▸ Exercise materials
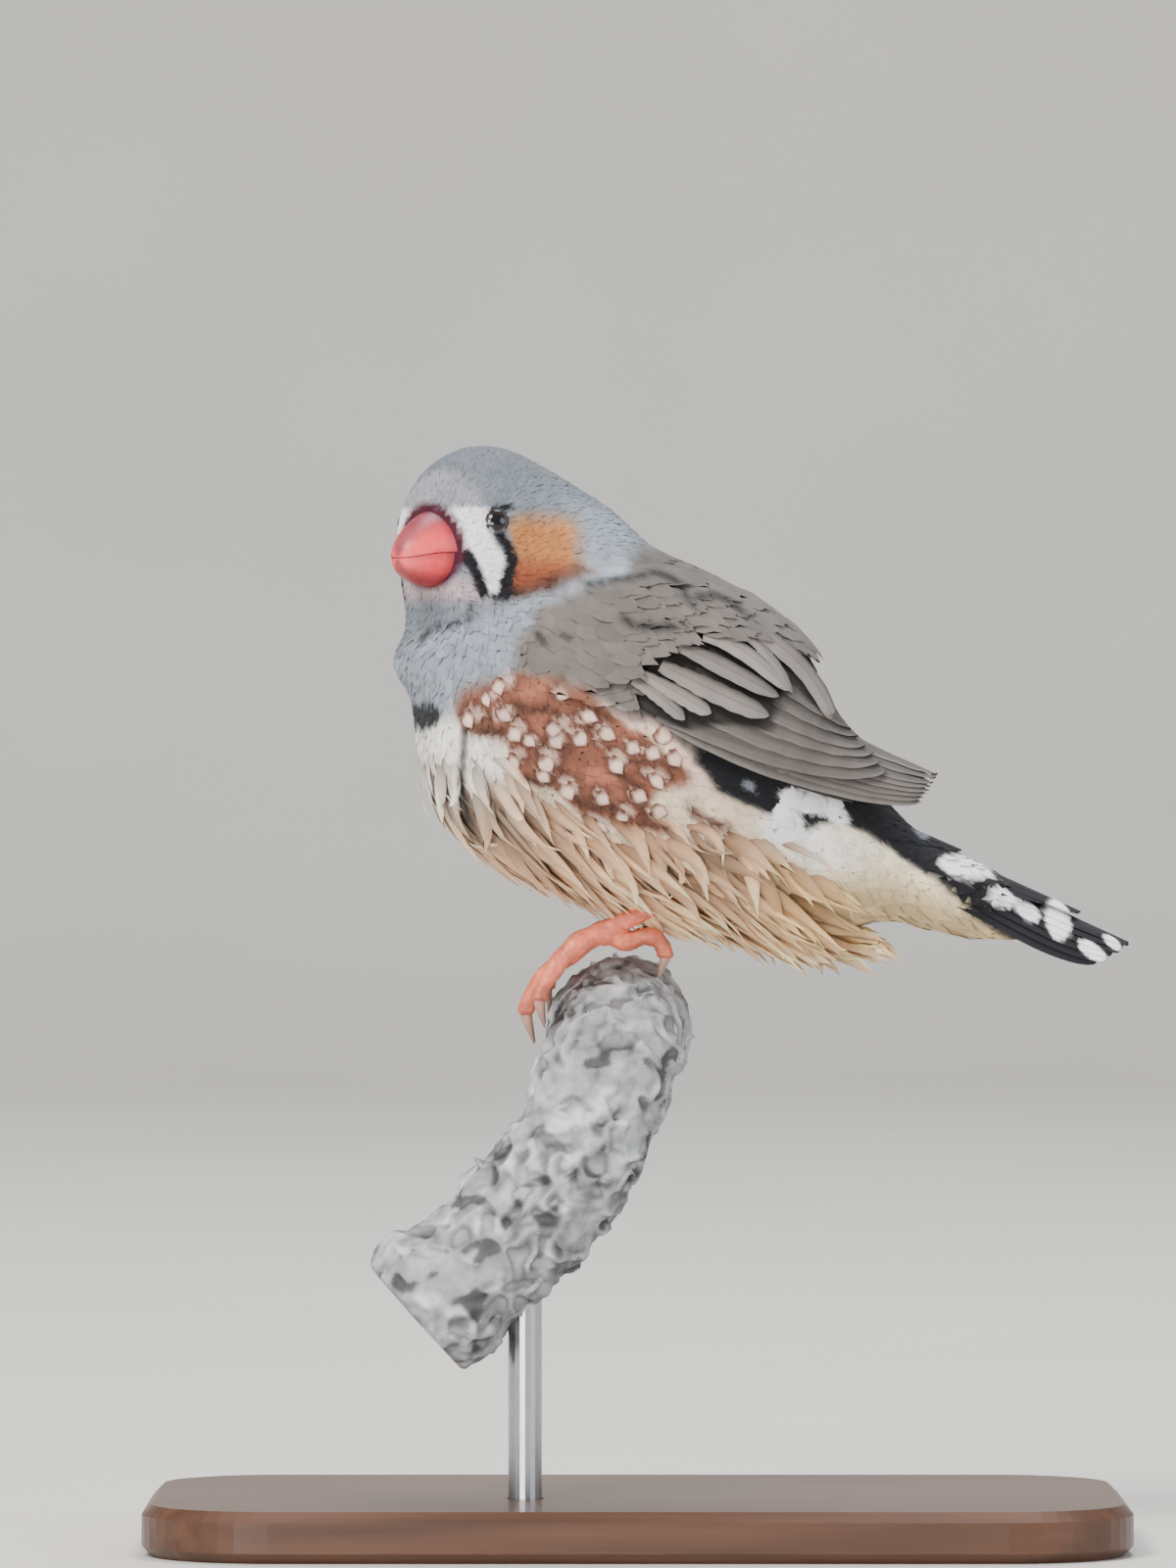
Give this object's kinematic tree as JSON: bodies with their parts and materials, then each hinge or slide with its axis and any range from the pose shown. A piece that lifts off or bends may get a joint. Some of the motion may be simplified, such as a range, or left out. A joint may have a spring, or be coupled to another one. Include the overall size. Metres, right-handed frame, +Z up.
{
  "type": "zebra finch display model",
  "caption": "Small perching bird with a short conical bill, folded wings and a tapering tail, gripping a cut branch on a plain display stand.",
  "frame": {"origin": "middle of the flat underside of the stand's base", "axes": "+Z up; the bird faces -X and its left side is towards -Y, with the head turned about 50 degrees to its left"},
  "size_m": [0.1167, 0.066, 0.1302],
  "materials": {
    "plumage_grey": "soft blue-grey head, throat and breast feathers, with white lore, black tear lines and an orange cheek",
    "plumage_cream": "loose cream and buff belly feathers, with a chestnut, white-spotted flank",
    "plumage_brown": "grey-brown wing feathers with pale fringes",
    "plumage_black": "black tail feathers with bold white bars",
    "bill": "waxy coral red, darker at the ridge and the base",
    "eye": "wet dark red-brown",
    "foot_skin": "salmon-orange scaled skin",
    "claw": "horn, pale brown with a darker tip",
    "bark": "rough grey bark crusted with pale lichen and dark pits",
    "stand_wood": "stained hardwood, satin lacquer",
    "stand_metal": "brushed rod"
  },
  "bodies": {
    "root": {"head": "plumage_grey", "neck": "plumage_grey", "bill_upper": "bill", "bill_lower": "bill", "eye_left": "eye", "eye_right": "eye", "torso": "plumage_cream", "wing_left": "plumage_brown", "wing_right": "plumage_brown", "tail": "plumage_black", "leg_left": "foot_skin", "leg_right": "foot_skin", "foot_left": "foot_skin", "foot_right": "foot_skin", "claw_left_1": "claw", "claw_left_2": "claw", "claw_left_3": "claw", "claw_left_4": "claw", "claw_right_1": "claw", "claw_right_2": "claw", "claw_right_3": "claw", "claw_right_4": "claw", "perch_branch": "bark", "stand_base": "stand_wood", "stand_rod": "stand_metal"}
  },
  "joints": []
}
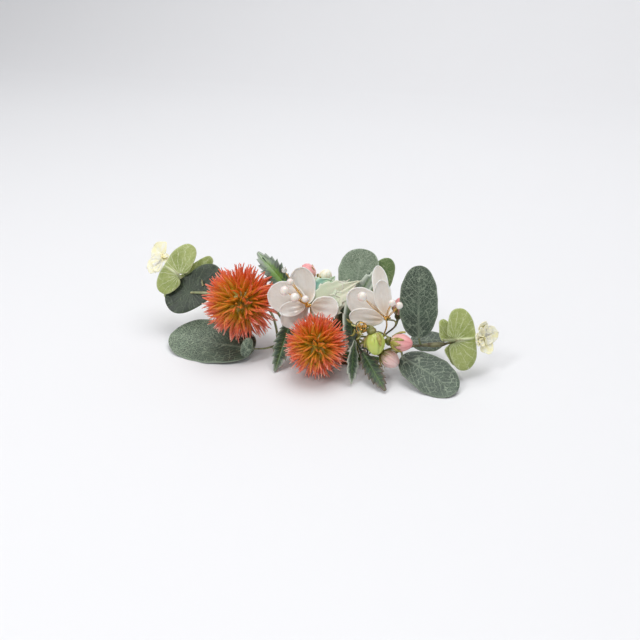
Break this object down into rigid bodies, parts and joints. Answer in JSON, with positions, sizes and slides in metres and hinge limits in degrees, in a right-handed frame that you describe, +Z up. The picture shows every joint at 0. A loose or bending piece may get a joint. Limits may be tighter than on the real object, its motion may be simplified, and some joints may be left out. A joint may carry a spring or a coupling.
{
  "type": "flower hair spray comb",
  "caption": "Straight half-crown hair spray of artificial eucalyptus, spiky seed balls, pearl flowers and buds, wired to a flat side comb.",
  "frame": {"origin": "on the flat underside of the side comb, at the root of its middle tooth", "axes": "+X along the spray towards its right end, +Y towards the comb's tooth tips (back), +Z up from the comb's flat underside"},
  "size_m": [0.2367, 0.0753, 0.0671],
  "materials": {
    "dark_leaf": "printed polyester leaf",
    "light_leaf": "printed polyester leaf",
    "cream_leaf": "thin cream polyester leaf",
    "rose_leaf": "printed polyester leaf with pale teeth",
    "plastic_stem": "moulded olive plastic",
    "ball": "soft moulded plastic spikes",
    "shell_petal": "cloudy pearl-white resin",
    "pearl": "imitation pearl",
    "gold_wire": "fine gold-coloured wire",
    "silk": "thin dyed cloth",
    "pink_bud": "soft pink plastic",
    "green_bud": "soft green plastic",
    "cream_bud": "soft cream plastic",
    "tape": "waxed paper stem tape",
    "steel_wire": "soft iron wire",
    "comb_plastic": "moulded amber plastic"
  },
  "bodies": {
    "root": {"left_floor_leaf": "dark_leaf", "left_low_leaf": "dark_leaf", "left_dark_pair": "dark_leaf", "right_upright_leaf": "dark_leaf", "right_rear_leaf": "dark_leaf", "right_floor_leaf": "dark_leaf", "back_round_leaf": "dark_leaf", "left_rear_pair": "light_leaf", "left_light_pair": "light_leaf", "right_light_pair": "light_leaf", "right_wide_pair": "light_leaf", "back_light_leaf": "light_leaf", "left_tip_whorl": "cream_leaf", "right_tip_whorl": "cream_leaf", "rose_leaf_back_left": "rose_leaf", "rose_leaf_hanging": "rose_leaf", "rose_leaf_front_a": "rose_leaf", "rose_leaf_front_b": "rose_leaf", "rose_leaf_back_right": "rose_leaf", "rose_leaf_middle": "rose_leaf", "left_stem": "plastic_stem", "right_stem": "plastic_stem", "back_stem": "plastic_stem", "left_ball_stem": "plastic_stem", "front_ball_stem": "plastic_stem", "back_bud_twig": "plastic_stem", "rear_bud_twig": "plastic_stem", "front_bud_twig": "plastic_stem", "left_ball": "ball", "front_ball": "ball", "left_petal_big": "shell_petal", "left_petal_top": "shell_petal", "left_petal_small": "shell_petal", "left_petal_low": "shell_petal", "left_petal_right": "shell_petal", "right_petal_big": "shell_petal", "right_petal_up": "shell_petal", "right_petal_low": "shell_petal", "right_petal_back": "shell_petal", "left_pearl_1": "pearl", "left_pearl_2": "pearl", "left_pearl_3": "pearl", "left_pearl_4": "pearl", "left_pearl_5": "pearl", "right_pearl_1": "pearl", "right_pearl_2": "pearl", "right_pearl_3": "pearl", "left_flower_wires": "gold_wire", "right_flower_wires": "gold_wire", "silk_blossom": "silk", "bud_back_pink": "pink_bud", "bud_rear_pink": "pink_bud", "bud_front_pink": "pink_bud", "bud_front_pale": "pink_bud", "bud_green": "green_bud", "bud_back_cream": "cream_bud", "stem_tape": "tape", "spine_wire": "steel_wire", "comb_lashing": "steel_wire", "hair_comb": "comb_plastic"}
  },
  "joints": []
}
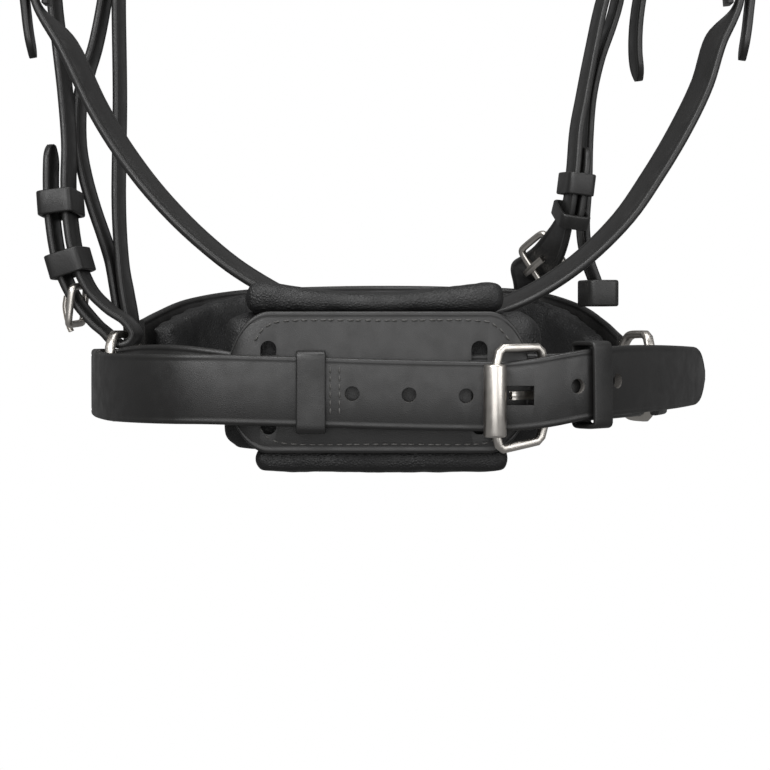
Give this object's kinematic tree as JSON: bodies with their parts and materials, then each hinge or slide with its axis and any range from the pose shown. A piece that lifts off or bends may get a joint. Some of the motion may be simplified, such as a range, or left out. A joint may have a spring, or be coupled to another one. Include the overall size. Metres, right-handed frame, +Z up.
{
  "type": "bitless hackamore",
  "caption": "Leather bitless bridle: headpiece, cheek straps, throatlatch and a padded noseband closed by a chin strap with a roller buckle over a chin pad.",
  "frame": {"origin": "centre of the headpiece pad underside, where it rests on the poll", "axes": "+Z up along the hanging headstall, +Y towards the nosepiece (the front of the head), -Y towards the chin strap, -X the left side of the head"},
  "size_m": [0.303, 0.2152, 0.5136],
  "materials": {
    "bridle_leather": "smooth black bridle leather with a low wax sheen",
    "soft_leather": "soft grained black padding leather",
    "nickel": "satin nickel plate"
  },
  "bodies": {
    "headstall": {"billet_buckle_left_frame": "nickel", "billet_buckle_right_frame": "nickel", "billet_keeper_lower_left": "bridle_leather", "billet_keeper_lower_right": "bridle_leather", "billet_keeper_right": "bridle_leather", "browband": "bridle_leather", "browband_loop_left": "bridle_leather", "browband_loop_right": "bridle_leather", "buckle_chape": "bridle_leather", "cheek_billet_right": "bridle_leather", "cheek_buckle_left_frame": "nickel", "cheek_buckle_right_frame": "nickel", "cheekpiece_left": "bridle_leather", "cheekpiece_right": "bridle_leather", "chin_buckle_frame": "nickel", "chin_keeper_fixed": "bridle_leather", "chin_keeper_loop": "bridle_leather", "chin_pad_bottom_flap": "soft_leather", "chin_pad_facing": "bridle_leather", "chin_pad_padding": "soft_leather", "chin_pad_top_roll": "soft_leather", "chin_strap": "bridle_leather", "crown_pad": "soft_leather", "crownpiece": "bridle_leather", "hanger_buckle_left_frame": "nickel", "hanger_buckle_right_frame": "nickel", "inner_cheek_strap_left": "bridle_leather", "noseband_hanger_left": "bridle_leather", "noseband_hanger_right": "bridle_leather", "nosepiece": "bridle_leather", "nosepiece_loop_right": "bridle_leather", "nosepiece_padding": "soft_leather", "ring_tab_left": "bridle_leather", "ring_tab_right": "bridle_leather", "side_ring_left": "nickel", "side_ring_right": "nickel", "throat_buckle_left_frame": "nickel", "throat_buckle_right_frame": "nickel", "throatlatch": "bridle_leather"},
    "billet_buckle_left_tongue": {"billet_buckle_left_tongue": "nickel"},
    "billet_buckle_right_tongue": {"billet_buckle_right_tongue": "nickel"},
    "cheek_buckle_left_tongue": {"cheek_buckle_left_tongue": "nickel"},
    "cheek_buckle_right_tongue": {"cheek_buckle_right_tongue": "nickel"},
    "hanger_buckle_left_tongue": {"hanger_buckle_left_tongue": "nickel"},
    "hanger_buckle_right_tongue": {"hanger_buckle_right_tongue": "nickel"},
    "throat_buckle_left_tongue": {"throat_buckle_left_tongue": "nickel"},
    "throat_buckle_right_tongue": {"throat_buckle_right_tongue": "nickel"},
    "chin_roller": {"chin_buckle_roller": "nickel"},
    "chin_tongue": {"chin_buckle_tongue": "nickel"},
    "runner_keeper": {"billet_keeper_upper_left": "bridle_leather"}
  },
  "joints": [
    {"name": "billet_buckle_left_tongue_lift", "type": "hinge", "parent": "headstall", "child": "billet_buckle_left_tongue", "pos_m": [-0.12474, 0.00735, -0.43042], "axis": [0.2021, 0.9783, 0.0448], "range_deg": [0, 15]},
    {"name": "billet_buckle_right_tongue_lift", "type": "hinge", "parent": "headstall", "child": "billet_buckle_right_tongue", "pos_m": [0.07155, 0.03792, -0.41499], "axis": [-0.5496, 0.1275, 0.8257], "range_deg": [0, 15]},
    {"name": "cheek_buckle_left_tongue_lift", "type": "hinge", "parent": "headstall", "child": "cheek_buckle_left_tongue", "pos_m": [-0.13099, 0.02642, -0.232], "axis": [-0.2201, -0.9755, 0], "range_deg": [0, 15]},
    {"name": "cheek_buckle_right_tongue_lift", "type": "hinge", "parent": "headstall", "child": "cheek_buckle_right_tongue", "pos_m": [0.09599, 0.03242, -0.232], "axis": [-0.2201, 0.9755, 0], "range_deg": [0, 15]},
    {"name": "hanger_buckle_left_tongue_lift", "type": "hinge", "parent": "headstall", "child": "hanger_buckle_left_tongue", "pos_m": [-0.10799, 0.04642, -0.232], "axis": [-0.2201, -0.9755, 0], "range_deg": [0, 15]},
    {"name": "hanger_buckle_right_tongue_lift", "type": "hinge", "parent": "headstall", "child": "hanger_buckle_right_tongue", "pos_m": [0.10899, 0.04942, -0.236], "axis": [-0.2201, 0.9755, 0], "range_deg": [0, 15]},
    {"name": "throat_buckle_left_tongue_lift", "type": "hinge", "parent": "headstall", "child": "throat_buckle_left_tongue", "pos_m": [-0.13581, -0.029, -0.3], "axis": [0, -1, 0], "range_deg": [0, 15]},
    {"name": "throat_buckle_right_tongue_lift", "type": "hinge", "parent": "headstall", "child": "throat_buckle_right_tongue", "pos_m": [0.13781, -0.029, -0.3], "axis": [0, 1, 0], "range_deg": [0, 15]},
    {"name": "chin_roller_spin", "type": "hinge", "parent": "headstall", "child": "chin_roller", "pos_m": [0.0406, -0.0997, -0.4741], "axis": [0, 0, 1], "continuous": true},
    {"name": "chin_tongue_lift", "type": "hinge", "parent": "headstall", "child": "chin_tongue", "pos_m": [0.0596, -0.0892, -0.4722], "axis": [0, 0, 1], "range_deg": [0, 4]},
    {"name": "runner_keeper_slide", "type": "slide", "parent": "headstall", "child": "runner_keeper", "axis": [0.0847, -0.1446, -0.9859], "range_m": [-0.002, 0.002]}
  ]
}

▸ What to work on
Which lines of the material contain the string "degrees"? List each of them.

▸ Written answer
  "frame": {"origin": "middle of the flat underside of the stand's base", "axes": "+Z up; the bird faces -X and its left side is towards -Y, with the head turned about 50 degrees to its left"},
Break this object down into rigid bodies, parts and joints. Answer in JSON, with positions, sizes and slides in metres and hinge limits in degrees, in a right-handed frame that you describe, +Z up. The picture shows every joint at 0. A loose or bending piece may get a joint. Limits may be tighter than on the real object, its motion may be simplified, and some joints may be left out. A joint may carry a spring or a coupling.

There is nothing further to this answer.